Un collectif baptisé "Justice pour Naomi Musenga" a appelé sur Facebook à une marche blanche en mémoire de la jeune femme le 16 mai à 17H30 à Strasbourg, un rassemblement "très important" pour le père de la jeune femme.
La révélation de l'enregistrement de cet appel téléphonique par le magazine alsacien Heb'di fin avril a entraîné, dans un premier temps, l'ouverture le 2 mai d'une enquête administrative par le directeur général des Hôpitaux universitaires de Strasbourg (HUS), Christophe Gautier, qui la souhaite "la plus complète et la plus rigoureuse possible".
La ministre de la Santé, Agnès Buzyn, a également saisi l'Inspection générale des affaires sociales (Igas).
"Manquements"
Sur le plan judiciaire, le parquet de Strasbourg, auquel la soeur de Naomi Musenga avait écrit fin avril, a ouvert mercredi une enquête préliminaire pour "non-assistance à personne en péril", confiée à la direction régionale de la police judiciaire (DRPJ) Grand Est.

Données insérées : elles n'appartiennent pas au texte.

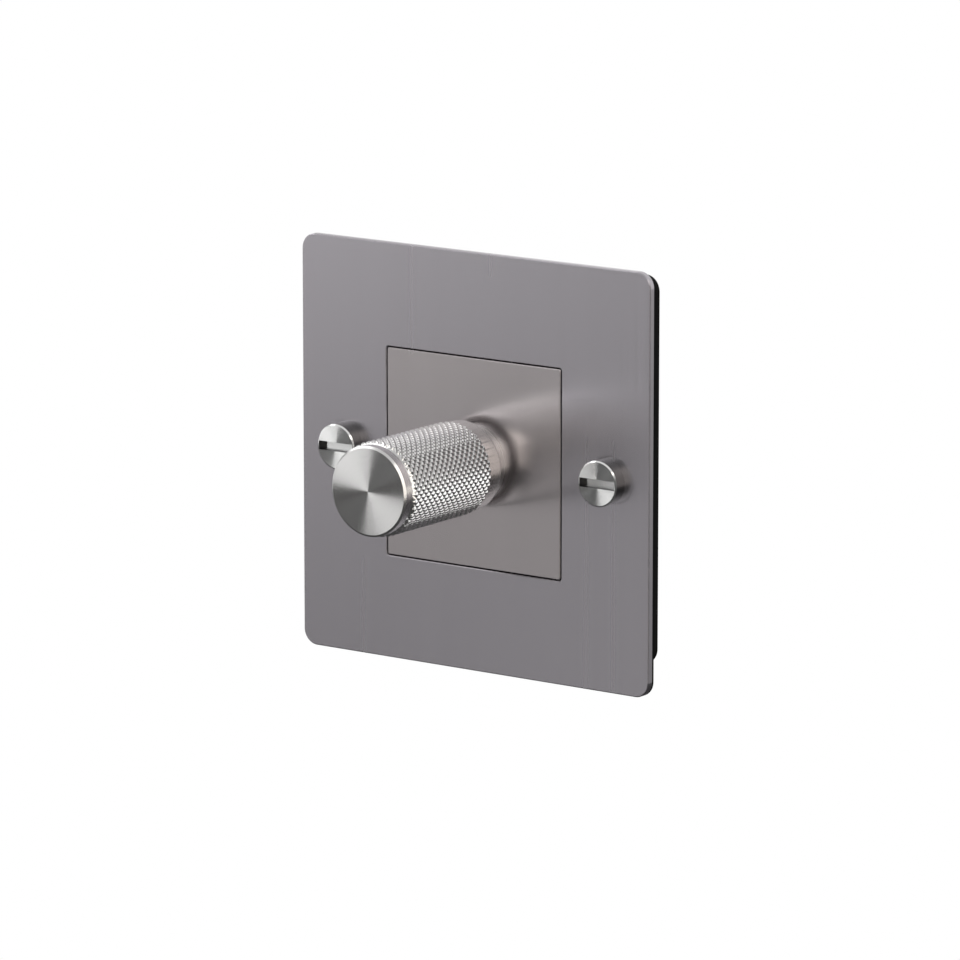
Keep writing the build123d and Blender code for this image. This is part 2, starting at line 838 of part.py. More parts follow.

Une plainte pour "non-assistance à personne en danger" et "mise en danger de la vie d'autrui" sera déposée vendredi "contre X et contre les Hôpitaux universitaires de Strasbourg", a indiqué Me Mohamed Aachour, l'un des avocats de la famille.
L'opératrice du Samu concernée a été suspendue "à titre conservatoire" mercredi en attendant l'issue de l'enquête.
"Elle n'est pas bien, elle regrette", dit-on de source syndicale, soulignant qu'il s'agissait d'une "professionnelle confirmée".
"Elle a eu clairement des manquements, ce n'est pas excusable, mais on risque de ne s'en prendre qu'à elle pour que d'autres problèmes ne ressortent pas", insiste cette même source, pointant les "manques de moyens" des services d'urgence.
Des mesures de sécurité ont été prises mercredi pour le centre d'appels du Samu à Strasbourg, qui, depuis la diffusion de l'appel de Naomi Musenga, a reçu des appels "très agressifs", selon l'hôpital.
Dans des communiqués distincts, l'équipe de SOS Médecins de Strasbourg a affirmé être intervenue "dans l'heure suivant l'appel reçu du domicile de Naomi Musenga et être "à la disposition" des chargés de l'enquête, tout comme les pompiers du Bas-Rhin affirmant que, de leur côté, "la procédure en vigueur a bien été respectée".